Nizaqete and her sister, who had been good students in Kosovo, were sent to secondary school in Oberhausen. Thanks to their own efforts and the energetic help of supporters who looked after refugees in the barracks, they finally succeeded in overcoming all the obstacles that lay before them.

In the summer of 1994, her living situation also improved. A separate housing unit of 24 square meters, with its own bath and kitchen, in a container village near the noisy A3 highway was now considered “lovely.” At a welcoming party in the new accommodations, Nizaqete met a German couple who would be an indispensable help to her in the coming years of harassment from immigration authorities and in her fight for a secure resident status.

As she dealt with the constant threat of deportation, Nizaqete decided she wanted to become an attorney. Almost insurmountable obstacles were placed in her way.

A Unicef study from 2010 is cited in the book, which indicates that access to education and social participation for the children of refugee families in Germany is severely limited. For decades, children of Roma and Sinti families were almost automatically referred to special education schools. In eight out of 16 German states at the beginning of 2005, compulsory education did not apply to children who were the subject of asylum proceedings or who had been authorized to live in Germany. Only in 2010 did schooling become obligatory for them in all of Germany.

Adding to their problems in Germany and their fears of deportation, Bislimi’s family worried about their father and other relatives in Kosovo. Her mother, most of all, lived in constant fear. “Refugee policy in Germany makes people sick in body and soul,” writes Bislimi. “I once heard the expression ‘death on the installment plan’ and found it very fitting.”

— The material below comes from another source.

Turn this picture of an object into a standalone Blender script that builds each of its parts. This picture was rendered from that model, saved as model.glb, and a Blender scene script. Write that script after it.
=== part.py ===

The family had to extend their short-term permits in a nerve-racking procedure every three months, sometimes every month. Vocational counsellors and public officials told Nizaqete that according to her permit, she could neither train nor study. She should just marry. There was no other chance for her. Finally, she simply enrolled at the Ruhr University in Bochum and completed her studies successfully. However, she did not receive support under the Federal Training Assistance Act or any other state funding. She paid for her studies with part-time jobs.

Following the successful completion of her first state examinations, Bislimi began work as a junior lawyer in the Higher Regional Court in Hamm. After 13 years, immigration authorities finally granted her a residence permit in June 2006.

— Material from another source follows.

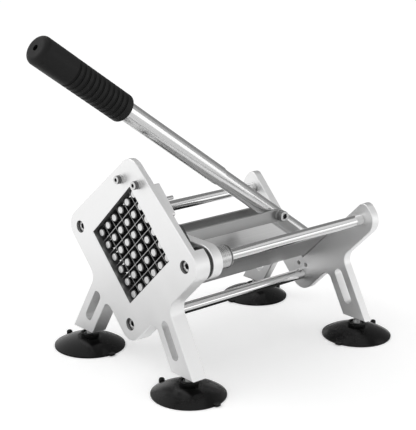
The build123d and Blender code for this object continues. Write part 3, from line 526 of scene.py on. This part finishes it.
def stand_tree():
    """Stands a copy of a part on every point, turned, and spun about its own axis at random."""
    tree, given = empty_tree("stand", ("Seats", "Geometry"), ("Part", "Object"), ("Turn", "Vector"),
                             ("Spin", "Float"), ("Seed", "Int"), ("Finish", "Material"))
    part = add_node(tree, "GeometryNodeObjectInfo", {"Object": given["Part"]})
    turn = add_node(tree, "FunctionNodeEulerToRotation", {"Euler": given["Turn"]})
    copies = add_node(tree, "GeometryNodeInstanceOnPoints", {
        "Points": given["Seats"], "Instance": part.outputs["Geometry"],
        "Rotation": turn.outputs["Rotation"]})
    angle = add_node(tree, "FunctionNodeRandomValue", {"Seed": given["Seed"]}, data_type="FLOAT")
    tree.links.new(given["Spin"], angle.inputs[3])
    about = add_node(tree, "ShaderNodeCombineXYZ", {"Z": angle.outputs[1]})
    spin = add_node(tree, "FunctionNodeEulerToRotation", {"Euler": about.outputs["Vector"]})
    spun = add_node(tree, "GeometryNodeRotateInstances", {
        "Instances": copies.outputs["Instances"], "Rotation": spin.outputs["Rotation"]})
    return end_tree(tree, spun.outputs["Instances"], given["Finish"])


def linked(name, data):
    """A new object in the scene that shows a mesh, a lamp or a camera."""
    made = bpy.data.objects.new(name, data)
    bpy.context.scene.collection.objects.link(made)
    return made


def grown(mesh, tree, **values):
    """The plain mesh that a tree makes from a mesh, with its named inputs set."""
    source = linked("source", mesh)
    modifier = source.modifiers.new("shape", "NODES")
    modifier.node_group = tree
    for socket in tree.interface.items_tree:
        if socket.in_out == "INPUT" and socket.name in values:
            modifier[socket.identifier] = values[socket.name]
    ready = source.evaluated_get(bpy.context.evaluated_depsgraph_get())
    result = bpy.data.meshes.new_from_object(ready)
    bpy.data.objects.remove(source)
    return result


def stood(name, part, outward, seats, finish, spin, body):
    """Copies of a part on its seats as one piece, with its Z axis along the outward direction."""
    points = bpy.data.meshes.new("seats")
    points.from_pydata(seats, [], [])
    pattern = linked("pattern", part)
    turn = Vector(outward).to_track_quat("Z", "Y").to_euler()
    mesh = grown(points, stand_tree(), Part=pattern, Turn=turn[:], Spin=spin,
                 Seed=shapes().spin_seed, Finish=finish)
    bpy.data.objects.remove(pattern)
    piece = linked(name, mesh)
    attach(piece, body)
    return piece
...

Bislimi’s book is also critical of Nato’s military interventions in Kosovo, in which Germany also took part. Nato air strikes on Serbian positions in Kosovo triggered the humanitarian catastrophe, she writes. And after the war, when Kosovo was effectively partitioned off from Serbia, the problems facing ethnic minorities increased. “We heard terrifying stories from home. There was talk of pogroms that took place before the eyes of Nato soldiers, and talk of rapes and forced evictions.” Many of Bislimi’s relatives were killed.

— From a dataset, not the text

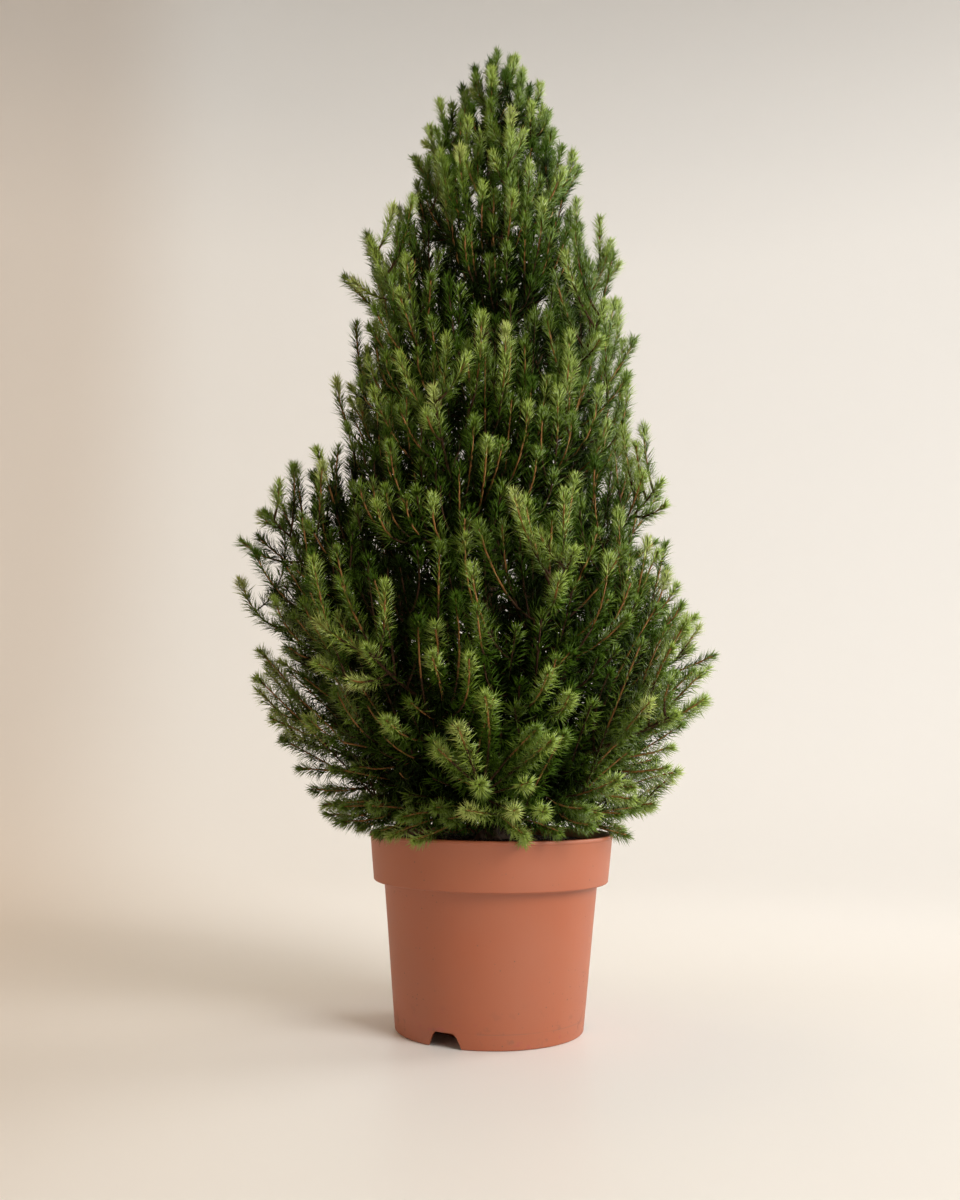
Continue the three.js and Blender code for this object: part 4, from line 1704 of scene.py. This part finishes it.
@dataclass
class PottingSoil:
    """The soil: a crumbled surface in the pot, with peat lumps and chips of bark scattered on it."""

    rings: int = 70
    sides: int = 200
    inmost_ring: float = 1.5 * MM
    relief: float = 1.7 * MM
    middle_relief: float = 0.2  # of the relief, at the trunk
    relief_growth: float = 4  # how fast it comes to its full height outwards
    swell: float = 1.5  # how long the top stays high towards the edge
    lump_scale: float = 75  # lumps to a metre
    crumb_scale: float = 260
    crumb_share: float = 0.6
    top_sides: int = 72  # of the surface that crumbs lie on
    top_rings: int = 26

    def build(self) -> None:
        """Makes the soil and what lies on it."""
        peat = SoilFinish("peat", rgba(0.010, 0.006, 0.004), rgba(0.045, 0.026, 0.016)).make()
        chips = SoilFinish("bark_chips", rgba(0.035, 0.016, 0.009), rgba(0.12, 0.06, 0.03), 300).make()
        fibres = SoilFinish("dry_fibres", rgba(0.12, 0.075, 0.04), rgba(0.33, 0.22, 0.13), 300).make()
        bed = object_from(self._bed("soil_bed"), peat)
        bed.data.shade_smooth()
        put_in_place(bed, ["soil"])
        for scatter in (
            Scatter("soil_lumps", 230_000, (2.6 * MM, 2.3 * MM, 1.8 * MM), 3, peat),
            Scatter("soil_chips", 90_000, (6.5 * MM, 2.6 * MM, 1.0 * MM), 8, chips),
            Scatter("soil_fibres", 42_000, (9.0 * MM, 0.7 * MM, 0.6 * MM), 13, fibres),
        ):
            put_in_place(object_from(scatter.on(self._top()), scatter.material), [])

    def surface(self, x: float, y: float) -> float:
        """The soil's height at a place, which is smoothest round the trunk.

        Args:
            x: Across.
            y: Towards the back.

        Returns:
            The height.
        """
        share = min(math.hypot(x, y) / (POT.rim_radius - 6 * MM), 1)
        swell = mix(SOIL.middle_level, SOIL.edge_level, share**self.swell)
        lumps = noise.noise(Vector((x, y, 0)) * self.lump_scale)
        lumps += self.crumb_share * noise.noise(Vector((x, y, 3)) * self.crumb_scale)
        return swell + self.relief * lumps * min(1, share * self.relief_growth + self.middle_relief)

    def _wall(self) -> list[tuple[float, float]]:
        """The soil's side, from the edge down to the middle of the floor.

        Returns:
            Radius and height of each point.
        """
        p, inside = POT, POT.wall + SOIL.gap
        band_share = (SOIL.edge_level - p.shelf) / (p.band_height - p.bead_height)
        edge = mix(p.band_bottom_radius, p.rim_radius - p.bead, band_share) - inside
        return [
            (edge, SOIL.edge_level - 2 * MM),
            (p.band_bottom_radius - inside - 0.4 * MM, p.shelf + inside + 0.8 * MM),
            (p.body_radius(p.shelf) - inside - 0.2 * MM, p.shelf + inside - 1 * MM),
            (p.body_radius(p.floor_lift) - inside - 0.2 * MM, p.floor_lift + inside),
            (p.hub_radius + p.ramp - 1.5 * MM, p.floor_lift + inside),
            (p.hub_radius - 1.5 * MM, inside),
        ]

    def _bed(self, name: str) -> bpy.types.Mesh:
        """The whole body of soil, with its crumbled top.

        Args:
            name: The mesh's name.

        Returns:
            The mesh.
        """
        wall = self._wall()
        low = turned_rings(wall[::-1], self.sides)
        top = self._surface_rings(np.linspace(wall[0][0], self.inmost_ring, self.rings), self.sides)
        return mesh_from(name, *tube(np.concatenate([low, top]), closed_tip=False))

    def _surface_rings(self, radii: Array, sides: int) -> Array:
        """Rings of points on the crumbled top.

        Args:
            radii: A radius for each ring.
            sides: Points to a ring.

        Returns:
            Points as ring, side and coordinate.
        """
        rings = turned_rings([(radius, 0.0) for radius in radii], sides)
        rings[..., 2] = [[self.surface(x, y) for x, y, _ in ring] for ring in rings]
        return rings

    def _top(self) -> bpy.types.Mesh:
        """The open top surface that crumbs are scattered on.

        Returns:
            The mesh, in faces of four corners.
        """
        radii = np.linspace(POT.rim_radius - 5 * MM, TRUNK.flare_radius, self.top_rings)
        rings = self._surface_rings(radii, self.top_sides)
        first = np.arange(rings.size // 3).reshape(rings.shape[:2])
        a, b = first[:-1], np.roll(first[:-1], -1, axis=1)
        faces = np.stack([a, b, np.roll(first[1:], -1, axis=1), first[1:]], -1).reshape(-1, 4)
        return mesh_from("soil_top", rings.reshape(-1, 3), faces)


@dataclass
class Scatter:
    """Geometry Nodes that scatter small crumbs over a surface."""

    name: str
    density: float  # crumbs to a square metre
    size: tuple[float, float, float]  # of a crumb, before each grows or shrinks
    seed: int
    material: bpy.types.Material
    wobble: float = 0.16  # of the crumb's own size
    tilt: float = 0.5  # radians either way
    growth: tuple[float, float] = (0.45, 1.25)

    def on(self, surface: bpy.types.Mesh) -> bpy.types.Mesh:
        """The crumbs on a surface, as one mesh.

        Args:
            surface: The open surface that they lie on.

        Returns:
            The crumbs alone.
        """
        carrier = linked(self.name + "_carrier", surface)
        tree, ids = self._tree()
        modifier = carrier.modifiers.new("scatter", "NODES")
        modifier.node_group = tree
        modifier[ids["Density"]] = self.density
        modifier[ids["Seed"]] = self.seed
        modifier[ids["Size"]] = self.size
        mesh = evaluated_mesh(carrier, self.name)
        bpy.data.objects.remove(carrier)
        return mesh

    def _tree(self) -> tuple[bpy.types.NodeTree, dict[str, str]]:
        """The node tree, with named inputs for the density, the seed and the size.

        Returns:
            The tree, and each input's identifier by its name.
        """
        tree = bpy.data.node_groups.new(self.name, "GeometryNodeTree")
        face = tree.interface
        face.new_socket("Geometry", in_out="INPUT", socket_type="NodeSocketGeometry")
        kinds = {"Density": "NodeSocketFloat", "Seed": "NodeSocketInt", "Size": "NodeSocketVector"}
        ids = {n: face.new_socket(n, in_out="INPUT", socket_type=k).identifier for n, k in kinds.items()}
        face.new_socket("Geometry", in_out="OUTPUT", socket_type="NodeSocketGeometry")

        add = partial(add_node, tree)
        source = add("NodeGroupInput", {}).outputs
        points = add(
            "GeometryNodeDistributePointsOnFaces",
            {"Mesh": source["Geometry"], "Density": source["Density"], "Seed": source["Seed"]},
        )
        crumb = add("GeometryNodeMeshIcoSphere", {"Radius": 0.5, "Subdivisions": 1})
        limits = {0: (-self.wobble,) * 3, 1: (self.wobble,) * 3}
        wobble = add("FunctionNodeRandomValue", limits, data_type="FLOAT_VECTOR")
        rough = add("GeometryNodeSetPosition", {"Geometry": crumb.outputs[0], "Offset": wobble.outputs[0]})
        shape = add("GeometryNodeTransform", {"Geometry": rough.outputs[0], "Scale": source["Size"]})
        turn = add(
            "FunctionNodeRandomValue",
            {
                0: (-self.tilt, -self.tilt, 0),
                1: (self.tilt, self.tilt, 2 * math.pi),
                "Seed": source["Seed"],
            },
            data_type="FLOAT_VECTOR",
        )
        least, most = self.growth
        grow = add("FunctionNodeRandomValue", {2: least, 3: most, "Seed": source["Seed"]}, data_type="FLOAT")
        placed = add(
            "GeometryNodeInstanceOnPoints",
            {
                "Points": points.outputs["Points"],
                "Instance": shape.outputs[0],
                "Rotation": turn.outputs[0],
                "Scale": grow.outputs[1],
            },
        )
        real = add("GeometryNodeRealizeInstances", {0: placed.outputs[0]})
        dressed = add("GeometryNodeSetMaterial", {"Geometry": real.outputs[0], "Material": self.material})
        add("NodeGroupOutput", {0: dressed.outputs[0]})
        return tree, ids


# ---- Studio ----


@dataclass(frozen=True)
class AreaLight:
    """A soft studio light."""

    name: str
    place: tuple[float, float, float]
    target: tuple[float, float, float]
    width: float
    height: float
    power: float
    colour: tuple[float, float, float]
    spread: float = 180  # degrees

    def build(self) -> None:
        """Adds the light."""
        data = bpy.data.lights.new(self.name, "AREA")
        data.shape = "RECTANGLE"
        data.size, data.size_y = self.width, self.height
        data.energy = self.power
        data.color = self.colour
        data.spread = math.radians(self.spread)
        lamp = linked(self.name, data)
        lamp.location = self.place
        lamp.rotation_euler = (Vector(self.target) - Vector(self.place)).to_track_quat("-Z", "Y").to_euler()


@dataclass
class Studio:
    """A pale floor that sweeps up all round, soft lights and the camera."""

    flat_rings: tuple[float, ...] = (0.4, 0.8)  # radii on the flat of the floor
    floor_radius: float = 1.1
    floor_level: float = -0.2 * MM  # which keeps the pot's foot clear of it
    sweep: float = 2.0
    sweep_steps: int = 24
    wall_top: float = 3.4
    sides: int = 128
    paint: tuple = rgba(0.835, 0.818, 0.788)
    shade_paint: tuple = rgba(0.72, 0.66, 0.60)  # painted shade: the backdrop is darker and warmer towards the left
    shade_from: float = 0.4  # metres to the left of the plant, in the middle of the change
    shade_fade: float = 0.28
    shade_turn: float = 0.28  # how far the change is turned towards the front
    sky: tuple = rgba(1.0, 0.87, 0.70)
    sky_strength: float = 0.10
    lights: tuple[AreaLight, ...] = (
        # Place and target, width and height, power, colour, and the spread where it is narrowed.
        AreaLight("key", (1.76, -1.62, 1.6), (0.0, 0.0, 0.4), 1.4, 1.3, 47.5, (1.0, 0.985, 0.96), 150),
        AreaLight("side", (1.8, 0.72, 0.85), (0.0, 0.0, 0.72), 1.0, 0.8, 7, (1.0, 0.99, 0.97), 85),
        AreaLight("top", (-0.7, 0.5, 2.4), (-0.9, 0.7, 0.0), 1.6, 1.6, 12, (1.0, 0.72, 0.42)),
        AreaLight("fill", (-1.6, 0.6, 0.5), (0.0, 0.0, 0.2), 1.0, 0.9, 3.2, (1.0, 0.66, 0.38)),
        AreaLight("wall", (0.9, 0.4, 1.9), (0.8, 3.0, 1.6), 1.8, 1.2, 33, (0.94, 0.965, 0.985)),
    )
    camera_place: tuple[float, float, float] = (-12.4 * MM, -1014.8 * MM, 234.4 * MM)
    pitch: float = 7.36  # degrees up
    roll: float = 0.744
    lens: float = 34.5  # millimetres, as is the sensor
    sensor: float = 36.0

    def build(self) -> None:
        """Makes the floor, the lights, the world and the camera."""
        self._floor()
        for light in self.lights:
            light.build()
        world = bpy.data.worlds.new("studio")
        bpy.context.scene.world = world
        world.use_nodes = True
        background = world.node_tree.nodes["Background"]
        background.inputs["Color"].default_value = self.sky
        background.inputs["Strength"].default_value = self.sky_strength
        bpy.context.scene.view_settings.view_transform = "Standard"
        self._camera()

    def _floor(self) -> None:
        """A round floor whose edge curves up into a wall."""
        profile = [(radius, 0.0) for radius in self.flat_rings]
        for a in np.radians(np.linspace(-90, 0, self.sweep_steps)):
            profile.append((self.floor_radius + self.sweep * math.cos(a), self.sweep * (1 + math.sin(a))))
        profile.append((self.floor_radius + self.sweep, self.wall_top))
        rings = turned_rings([(radius, z + self.floor_level) for radius, z in profile], self.sides)
        points, faces = tube(rings, closed_tip=False)
        g = ShaderGraph("cream_paper")
        # Painted shade: the paper is coloured darker and warmer towards the left.
        painted_shade = (g.axis("X") * -1 - g.axis("Y") * self.shade_turn).above(self.shade_from, self.shade_fade)
        colour = g.blend(painted_shade, self.paint, self.shade_paint)
        material = g.finish(Base_Color=colour, Roughness=0.4, Specular_IOR_Level=0.18)
        stage = object_from(mesh_from("floor", points, faces[: -self.sides]), material)
        stage.data.shade_smooth()

    def _camera(self) -> None:
        """The camera: level across but for a slight roll, looking a little up."""
        data = bpy.data.cameras.new("camera")
        data.lens = self.lens
        data.sensor_width = self.sensor
        camera = linked("camera", data)
        tilt = Matrix.Rotation(math.radians(90 + self.pitch), 4, "X")
        lean = Matrix.Rotation(math.radians(self.roll), 4, "Z")
        camera.matrix_world = Matrix.Translation(self.camera_place) @ tilt @ lean
        bpy.context.scene.camera = camera


# ---- The whole plant ----


def main() -> None:
    """Builds the studio, the pot and the plant."""
    Studio().build()
    NurseryPot().build()
    PottingSoil().build()
    crown = Crown()
    BarkedWood(crown).build()
    masses = [f"foliage_{n + 1:02d}" for n in range(BOUGHS.count)] + ["foliage_leader"]
    shoots = Growth(crown).grow()
    LOG.info("%d shoots, %.1f m in all", len(shoots), sum(shoot.length for shoot in shoots))
    TwigWork(crown, shoots, masses).build()
    NeedleSprays(crown, shoots, masses).build()


if __name__ == "__main__":
    main()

In the last chapter of her book, Bislimi describes how Germany and the European Union pressure the Balkan states to take in refugees. Countries like Serbia, Macedonia and other states would only be granted visa facilitation if they would commit to repatriation agreements.

The living conditions of Roma are devastating. Close to a third of the 600 Roma settlements in Serbia have no water supply and 70 percent are not connected to a sewage system. The infant mortality rate among the Roma is four times higher than the national average. The average life expectancy of Roma women is 48 years.

Bislimi’s Durch die Wand provides numerous facts about the brutality of German asylum and immigration policies that have recently shown their ugly face again. With the tightening of asylum laws and the classification of Kosovo as a “secure third country,” people like Bislimi will no longer have the chance to stay in Germany.

The account of her family’s painful experiences is moving. It deserves a large readership.